Now is the time for Pakistan to make a choice, not between secularism and Islam, but between progress which comes with reasoning and secularism, and religion which is anchored in anti-reasoning concepts and dictatorial concepts of governance. Pakistanis will not discard Islam or their Muslim identity when they choose secularism; instead they would discard dictatorial undercurrents once they are secular. Their religion, Islam, will never be in danger. The decision for secularism will be made by Muslim Pakistanis, so there would be a new kind of secularism, not the one which is practiced in the West.

A hostile approach to secularism has reduced Islam to rituals and hard core system of beliefs in which reasoning and free thinking are considered anathemas. This has also placed Islam as an equivalent of several irrational systems of beliefs where human being, who is considered “Ashrafal Makhluqat” (best of the creations) in Islam, is sacrificed at the altar of the church of Islam, an institution that does not exist in the Islam of Muhammad (PBUH). However, if a friendly approach is made towards secularism, Islam can discover its potentials hidden in its practices. For instance, Hajj, currently a big ritual where millions of Muslims get together every year ends up with no concrete results for humanity!
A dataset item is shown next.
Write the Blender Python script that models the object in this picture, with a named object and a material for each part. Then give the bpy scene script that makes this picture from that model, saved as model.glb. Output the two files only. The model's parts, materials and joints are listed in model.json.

One wonders if Muslims could hold seminars, debates and speeches on the real issues confronting them on the occasion of Hajj at Mecca, this would open up the power of reasoning and will also help Muslims across the world to contribute positively in the affairs of the world. This would not only be a fusion of secularism and religion, a logical evolution, but will also help abridge the gaps between different faiths, communities and sects at the same time. But since that fusion of secularism and Islam can possibly deprive the non-democratic forces in the Muslim societies of the power to suppress free thinking and reasoning, therefore, they would never allow it.

So if anyone wants to fight for the progress of Muslim societies, he or she will have no choice but to fight against dictators and discard the binary concept of the secularism versus religion in order to ensure the victory of reasoning.